From looking at the graph of $Y$ versus $X$ on the given $X$-domain, the open interval $(-1,2)$,

you can see that $Y\in(-3,1]$ (note that the interval is open at $-3$ but closed at $Y=1$ where $X=0$). The CDF of $Y$ can then be calculated from the CDF of $X$, after calculating that from the integral, as follows: $ \eqalign{ F_X(x) &=P(X\le x)= \int_{-1}^{x}\tfrac19(1+t)^2\,dt =\tfrac1{27}\left[(1+t)^3\right]_{-1}^{x} =\tfrac1{27}(1+x)^3 \\\\ F_Y(y) &= P(Y\le y)=P(1-X^2\le y)=P(X^2\ge1-y)=P(|X|\ge\sqrt{1-y}) \\\\ &=\left\{\array{ 0&y\le-3\\ P\left(X\ge\sqrt{1-y}\right)\qquad&-3\lt y\le0\\ 1-P\left(|X|\le\sqrt{1-y}\right)\qquad&0\lt y\le1 \\1&y\ge1 }\right. \\\\ &= \left\{\array{ 0&y\le-3\\ 1-F_X\left(\sqrt{1-y}\right)\qquad&y\in(-3,0]\\ 1-F_X\left(\sqrt{1-y}\right)+F_X\left(-\sqrt{1-y}\right)\qquad&y\in(0,1] \\1&y\ge1 }\right. \\\\ &= \left\{\array{ 0&y\le-3\\ 1-\tfrac1{27}\left(1+\sqrt{1-y}\right)^3\qquad&y\in(-3,0]\\ 1-\tfrac1{27}\left[ \left(1+\sqrt{1-y}\right)^3- \left(1-\sqrt{1-y}\right)^3 \right]\qquad&y\in(0,1] \\1&y\ge1 }\right. } $ which for $y\in(0,1]$ can also be simplified a bit further using $(1\pm r)^3=1\pm3r+3r^2\pm r^3$ thus: $ (1+r)^3-(1-r)^3=2\,(3r+r^3)=2r\,(3+r^2)\qquad\implies $ $ F_Y(y)=1-\tfrac1{27}2\sqrt{1-y}~(3~+~1-y)=1-\frac{2\sqrt{1-y}\,(4-y)}{27} \quad\text{for}\quad y\in(0,1] $ or differentiated to get the PDF: $ \eqalign{ f_Y(y) &=\left\{\array{ 0 & \qquad y\le-3\quad\text{or}\quad y\gt1\\\\ \frac19+\frac{2-y}{18\sqrt{1-y}} & \qquad y\in(-3,0]\\\\ \frac{2-y}{9\sqrt{1-y}} & \qquad y\in(0,1] }\right. } $ Here is the PDF $f_X(x)$, in red, and CDF $F_X(x)$, in blue, of $X$:

and likewise for $Y$ (the PDF $f_Y(y)$ has a vertical asymptote at $1$):

Note that both CDFs are in fact (not only right- but also left-) continuous, so that it doesn't matter to which case we assign the transition points $-3$, $0$ and $1$; as @Dilip has pointed out, it could be considered better pedagogy to use left-closed, right-open intervals to emphasize that (CDF) distributions must be right-continuous.

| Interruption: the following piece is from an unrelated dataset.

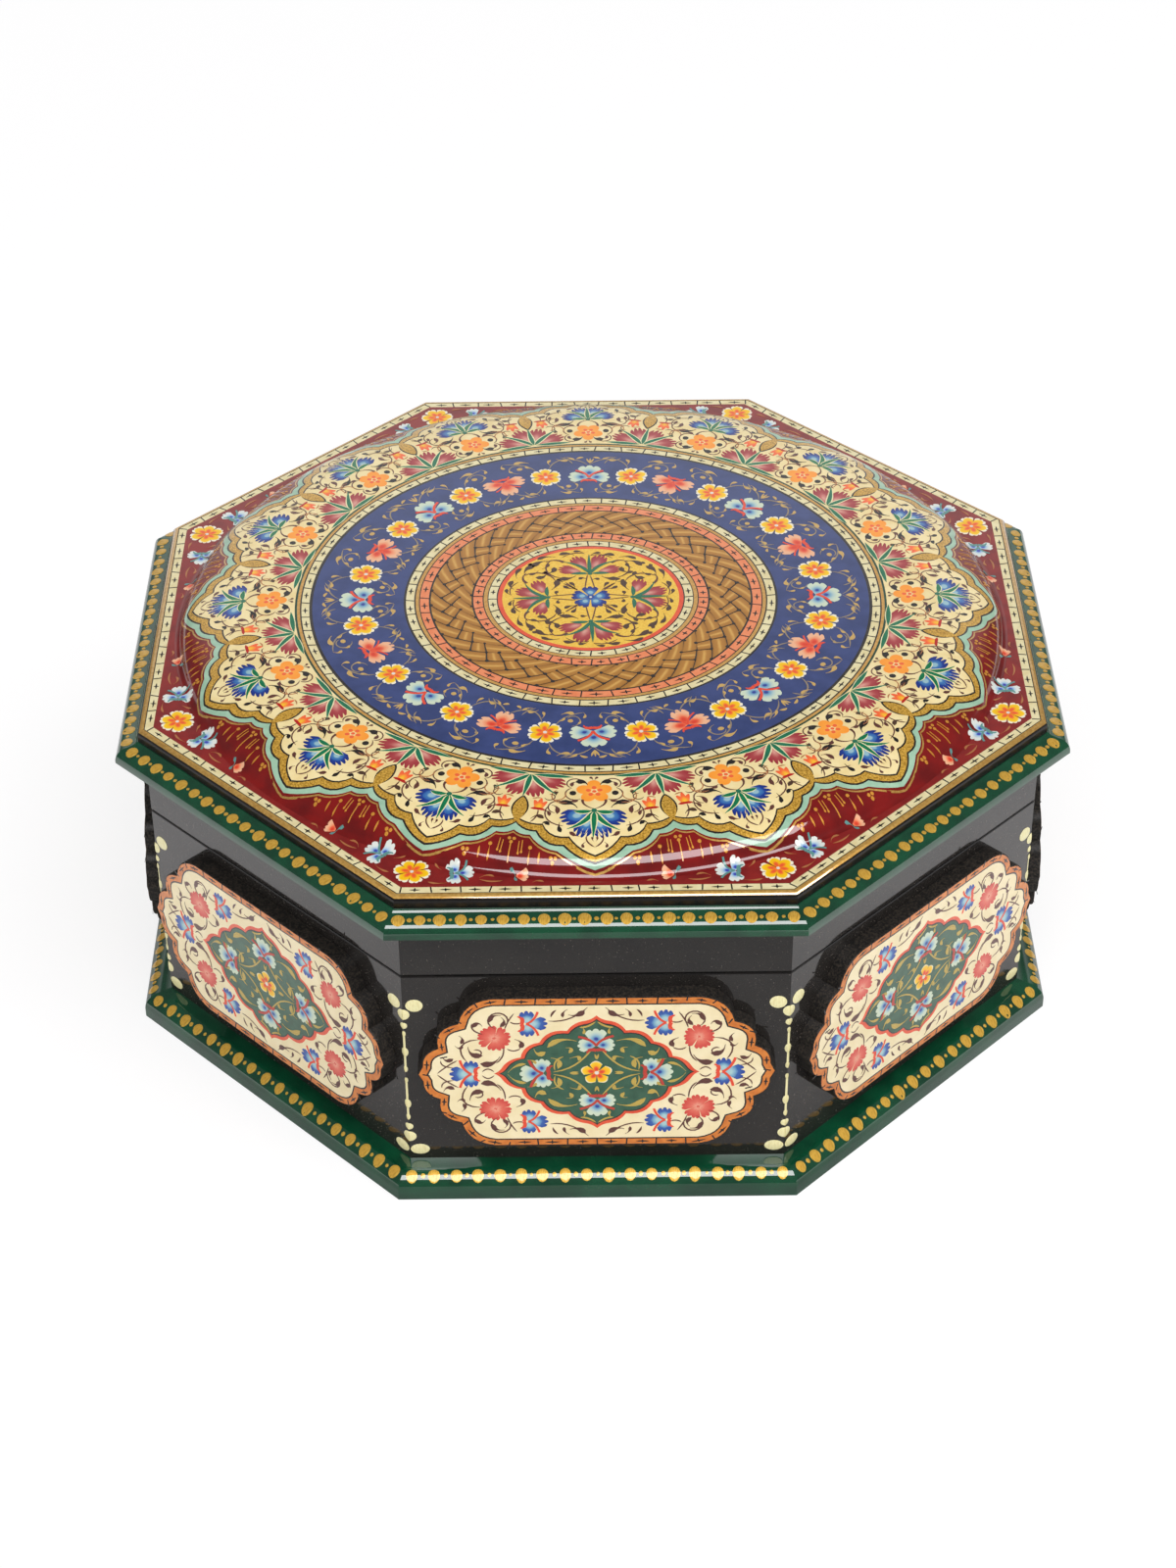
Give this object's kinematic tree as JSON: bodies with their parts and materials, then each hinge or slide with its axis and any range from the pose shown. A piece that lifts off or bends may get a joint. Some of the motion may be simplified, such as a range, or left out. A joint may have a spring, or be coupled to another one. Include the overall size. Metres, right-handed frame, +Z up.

The key step in my method is being able to replace the probabilities with differences of the (cumulative) distribution function for $X$ in the middle bracketed RHS above during the derivation of $F_Y$. This technique is known as the distribution function method or method of distribution functions. Alternate methods exist, for example integrating the product of $f_X$ with the derivative of the transformation function (or for multivariate transformations, the Jacobian). There is also a method using moment generating functions.

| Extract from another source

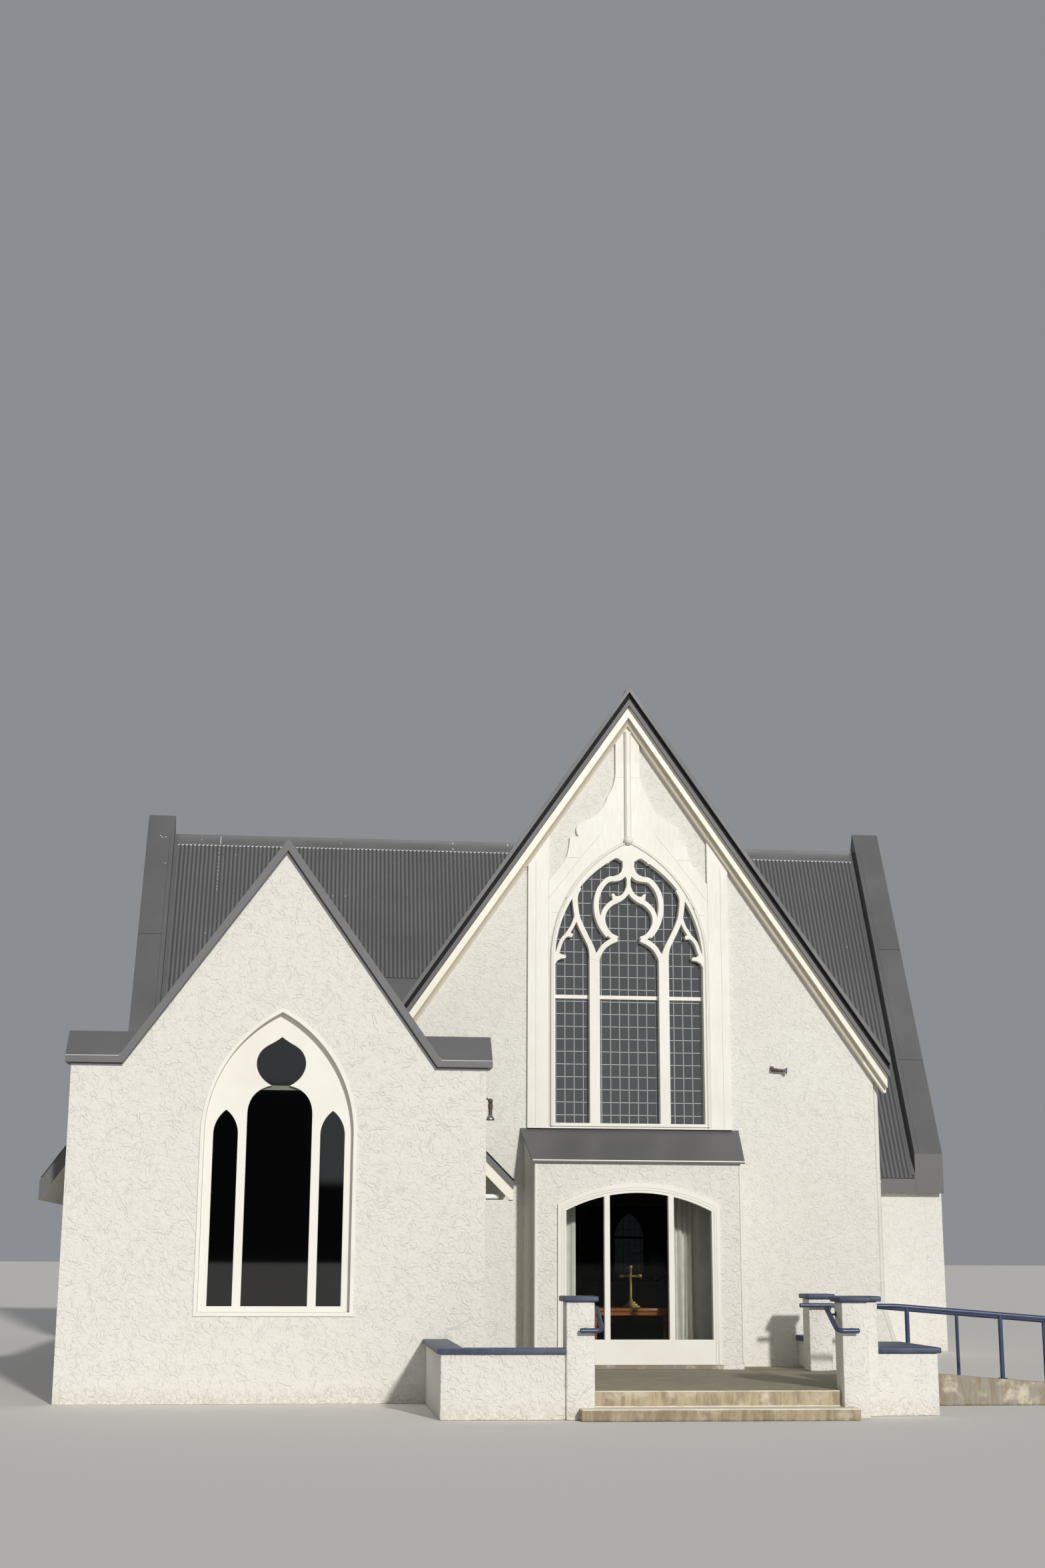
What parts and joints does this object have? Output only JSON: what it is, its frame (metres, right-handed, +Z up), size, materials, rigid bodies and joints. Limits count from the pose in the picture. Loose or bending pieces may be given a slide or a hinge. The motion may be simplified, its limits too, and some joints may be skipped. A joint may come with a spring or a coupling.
{
  "type": "small stuccoed church with traceried front gable",
  "caption": "Single-storey white church: tall gable with pointed tracery window over a bay, lower parapet wing, long steep-roofed nave behind, low-walled terrace with steps and railed ramp.",
  "frame": {"origin": "centre of the whole footprint's bounding box, at ground level", "axes": "+X towards the ramp side, seen from the front as the right; +Y from the front steps towards the nave at the back; +Z up"},
  "size_m": [14.03, 20.08, 9.565],
  "materials": {
    "stucco": "white painted trowelled stucco",
    "white_trim": "smooth white paint",
    "cream_board": "smooth cream paint",
    "roof_metal": "satin dark grey coated sheet",
    "concrete": "weathered concrete",
    "slate_paint": "slate blue paint on cast caps",
    "rail_paint": "slate blue painted pipe",
    "pipe_paint": "off-white paint",
    "door_paint": "slate blue paint",
    "dark_glass": "clear panes before a dark room",
    "oak": "varnished oak",
    "brass": "polished",
    "curtain": "woven off-white cloth"
  },
  "bodies": {
    "root": {"gable_front_wall": "stucco", "gable_left_wall": "stucco", "gable_right_wall": "stucco", "gable_roof": "roof_metal", "gable_bargeboards": "cream_board", "gable_face_boards": "white_trim", "gable_tracery": "white_trim", "gable_window_glass": "dark_glass", "hall_side_glass": "dark_glass", "bay_walls": "stucco", "bay_roof": "roof_metal", "bay_window_frame": "white_trim", "bay_window_glass": "dark_glass", "communion_table": "oak", "altar_cross": "brass", "curtain_left": "curtain", "curtain_right": "curtain", "wing_front_wall": "stucco", "wing_window_surround": "white_trim", "wing_window_panel": "white_trim", "wing_window_glass": "dark_glass", "wing_left_wall": "stucco", "wing_right_wall": "stucco", "wing_side_glass": "dark_glass", "entrance_door": "door_paint", "wing_coping": "roof_metal", "wing_roof": "roof_metal", "lean_to_roof": "roof_metal", "lean_to_bargeboard": "cream_board", "lean_to_wall": "stucco", "nave_front_wall": "stucco", "nave_back_wall": "stucco", "nave_end_wall_left": "stucco", "nave_end_wall_right": "stucco", "nave_parapet_left": "roof_metal", "nave_parapet_right": "roof_metal", "nave_roof": "roof_metal", "nave_front_glass": "dark_glass", "nave_back_glass": "dark_glass", "nave_end_glass_left": "dark_glass", "nave_end_glass_right": "dark_glass", "floor_slab": "concrete", "terrace_and_steps": "concrete", "ramp": "concrete", "forecourt_wall_left": "stucco", "forecourt_wall_right": "stucco", "forecourt_wall_back": "stucco", "pier_cap_left": "slate_paint", "pier_cap_right": "slate_paint", "pier_cap_back": "slate_paint", "low_wall_cap_left": "slate_paint", "low_wall_cap_right": "slate_paint", "low_wall_cap_back": "slate_paint", "ramp_railing_front": "rail_paint", "ramp_railing_rear": "rail_paint", "step_handrail_left": "rail_paint", "step_handrail_right": "rail_paint", "downpipe": "pipe_paint"}
  },
  "joints": []
}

Again starting with the graph $Y=1-X^2$ above, if we approach it from an integral involving the PDF, as you do, we can still start as I did above, up to the first bracketed RHS involving probabilities:
$ \eqalign{ F_Y(y)&=P\left(X\ge\sqrt{1-y}\right) \qquad\text{for}\qquad-3\lt y\le0\\ &=\int_{\sqrt{1-y}}^2f_X(x)\,dx =\int_{\sqrt{1-y}}^2\tfrac19(1+x)^2\,dx\\ &=\tfrac1{27}\left[(1+x)^3\right]_{\sqrt{1-y}}^2 =1-\tfrac1{27}\left(1+\sqrt{1-y}\right)^3 } $ as above, and similarly for $y\in(-3,0]$. The key insight is still that $ Y=1-X^2 \le y \iff X^2 \ge 1-y \iff |X| \ge \sqrt{1-y}, $ which then must be handled seperately, depending on the sign of $x$.